Toh and Alhambra city code enforcement officer Mike Hatzbanian retrieved the video from a nearby surveillance camera pointed at the back of Lee's shop. 


The eerie video showed Lee moving items — frames, artwork, documents — from his store into a warehouse in his back lot from 4 a.m. until shortly before smoke began billowing from his store. Toh says at one point it looked as though Lee carried a gas can into the shop. A gas can was later found in the frame shop. After Lee entered his store a final time, he never reappeared on the tape.

Rather than rewarding Toh for his findings, the Alhambra Fire Department launched an unprecedented investigation against him, conducting 55 witness interviews, serving 11 search warrants and creating an exhaustive 82-page investigative report. Rather than revisit the cause of the fire, fire investigators investigated Toh's friendship with the owner of the destroyed strip mall, Peter Fong. Had the fire been the result of arson, rather than an electrical issue, Fong would avoid civil liability, the report noted. 

From the L.A. Weekly story: 

In March 2008, Fire Chief Vince Kemp fired Toh, although Toh believes Kabala actually made the decision to terminate him. A month later, District Attorney Steve Cooley's office charged Toh with interfering in an investigation, a criminal misdemeanor. Toh would soon face trial.

Alhambra fire officials and Cooley's office sought to prove that Toh — one of just two Asians in a department of mostly white and Hispanic firefighters — had colluded to get Fong out of trouble. During Toh's trial, his criminal defense attorney, Jonathan Mandel, revealed the numerous flaws that Toh had exposed in the fire investigation and presented the testimony of colleagues in the fire department that Toh was the victim of a witch hunt and a cover-up. 


The jury took less than an hour of deliberation to side with Toh.

The Alhambra City Council has not had a new face since 2006; this year, due to term limits, two seats on the council are up for grabs.; Credit: Jey0h / Wikipedia

The Alhambra City Council has not had a new face since 2006; this year, due to term limits, two seats on the council are up for grabs.; Credit: Jey0h / Wikipedia

Toh said that, if he were white, he does not believe the fire department would have accused him of a competing loyalty to the Chinese community. Toh says he is focused on running a clean campaign, but he has not forgotten that the city government backed the fire department against him in 2008. 

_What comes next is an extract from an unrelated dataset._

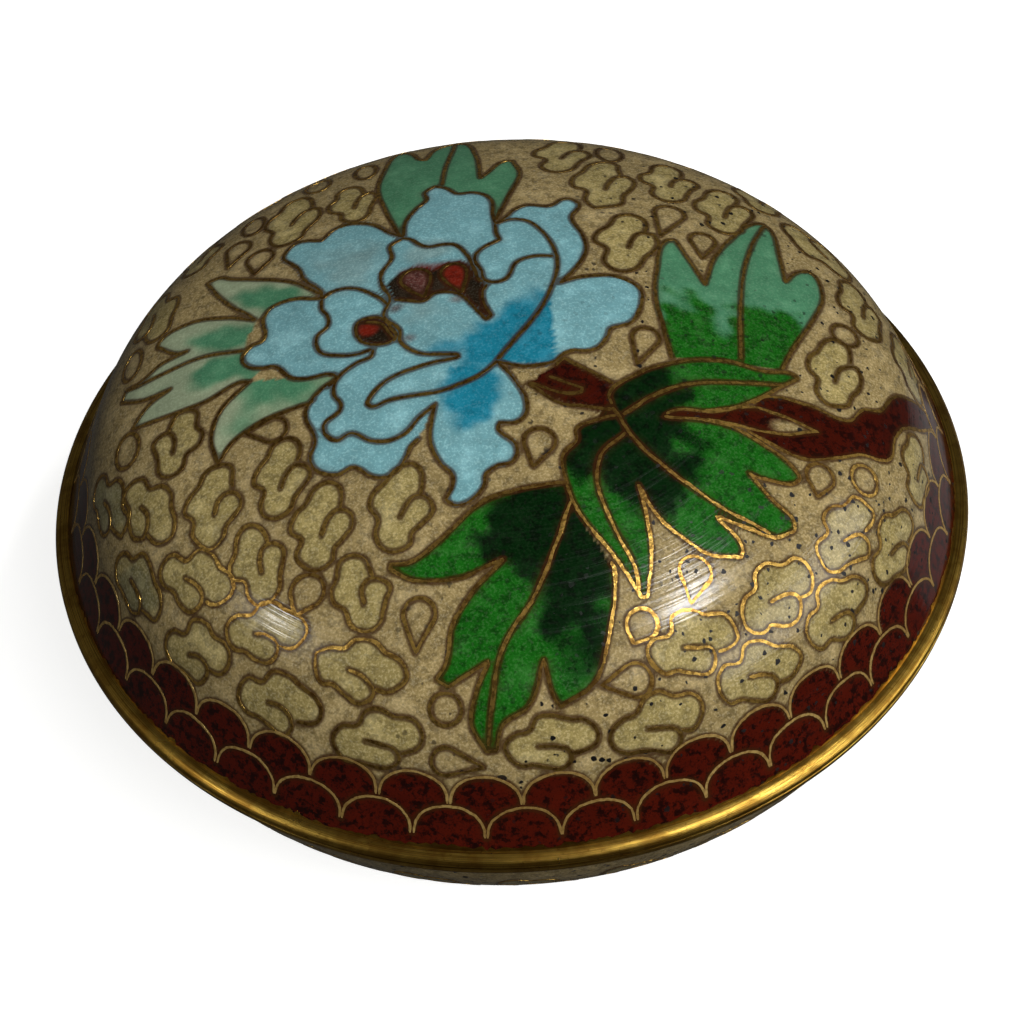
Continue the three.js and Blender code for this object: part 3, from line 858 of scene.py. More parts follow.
class NodeSheet:
    """One material's node tree, with the few kinds of node that the finishes use."""

    def __init__(self, name: str) -> None:
        """Starts a material with a lone shader."""
        self.material = bpy.data.materials.new(name)
        self.material.use_nodes = True
        self.tree = self.material.node_tree
        self.shader = self.tree.nodes["Principled BSDF"]

    def add(self, kind: str, settings: dict | None = None, inputs: dict | None = None) -> bpy.types.Node:
        """Adds a node.

        Args:
            kind: the node's type.
            settings: the node's own settings, set first.
            inputs: a value, Number or socket for each input, by name or place.

        Returns:
            The node.
        """
        node = self.tree.nodes.new(kind)
        for key, value in (settings or {}).items():
            setattr(node, key, value)
        for key, value in (inputs or {}).items():
            self.feed(node.inputs[key], value)
        return node

    def feed(self, socket: bpy.types.NodeSocket, value: object) -> None:
        """Links a socket or a Number to an input, or sets the input's plain value."""
        if isinstance(value, Number):
            self.tree.links.new(value.socket, socket)
        elif isinstance(value, bpy.types.NodeSocket):
            self.tree.links.new(value, socket)
        elif isinstance(value, tuple) and len(value) == 3 and socket.type == "RGBA":
            socket.default_value = (*value, 1.0)
        else:
            socket.default_value = value

    def stored(self, name: str) -> bpy.types.Node:
        """Reads a value that the mesh stores for each vertex."""
        return self.add("ShaderNodeAttribute", {"attribute_name": name})

    def position(self) -> bpy.types.NodeSocket:
        """The point on the piece, in the box's own frame."""
        return self.add("ShaderNodeTexCoord").outputs["Object"]

    def turned_lines(self, along: float, across: float) -> bpy.types.NodeSocket:
        """A point space drawn out along circles about the box's axis: x and y slow, and the radius fast."""
        parts = self.add("ShaderNodeSeparateXYZ", None, {0: self.position()})
        x, y = (Number(self.tree, output) for output in parts.outputs[:2])
        radius = (x * x + y * y).math("SQRT")
        point = {0: x * along, 1: y * along, 2: radius * across}
        return self.add("ShaderNodeCombineXYZ", None, point).outputs[0]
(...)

“I do not want to talk about corruption on the city council,” Toh told L.A. Weekly. “I don't know if there's any corruption or not. But in 2008 I was forced out of my job because the city chose to cover up and support the fire department, and I had to fight with the city in criminal court to win back my dignity. 

“Consequently, the city had to spend millions of dollars of taxpayer money, which could have been avoided if they chose to be truthful.” 


Despite the acquittal, Toh couldn't get a job after the verdict. His private consulting work mostly dried up. He says he had no choice but to sue the City of Alhambra for violating his civil rights. The case was settled for $800,000 in 2012, he said. 

Former Alhambra city employees swore under oath that top Alhambra officials, including city manager Julio Fuentes, were involved in suppressing or destroying evidence in controversial fires. 

For as much of a pariah as the ordeal made Toh within the city government of Alhambra, to the Chinese community he is a hero. He is counting on the support of that community, and of the Asian community as a whole, which today constitutes 50 percent of the population of Alhambra, to have a chance to win in November.

His populist message on development — more green space, less congestion, less of a priority given to private development downtown — has garnered early endorsements from two of the more outspoken critics of the current city council: Efren Moreno, a council member from 2000-04, and Eric Sunada, an aerospace engineer who lost a close race for the First District seat to incumbent Stephen Sham in 2014.

“The city has been giving away community development block grants for city buildings. They give those monies to business owners and developers, who are not really part of the community, or residents of Alhambra.” Toh said. “Those grants are not really benefiting Alhambra, especially the low- and middle-income residents.” 

Toh's opponent in the District 4 race is David Mejia, a Los Angeles police sergeant; they are running for the council seat to be vacated by current vice mayor Steven Placido, a councilmember since 2004 who is not eligible to run for re-election due to term limits. The Alhambra Democratic Club endorsed Toh in August. 

 
Mike Hatzbanian, the former Alhambra city code enforcement officer with whom Toh retrieved the surveillance camera video eight years ago, is a volunteer for Toh's campaign.  


“My personal opinion is I've known him from approximately '93, on, and he's the straightest person I've known, and I think he'd make a big difference in the city, as long as they have three votes,” Hatzbanian says. “If he goes in, we need to get a couple more people and then things will change.”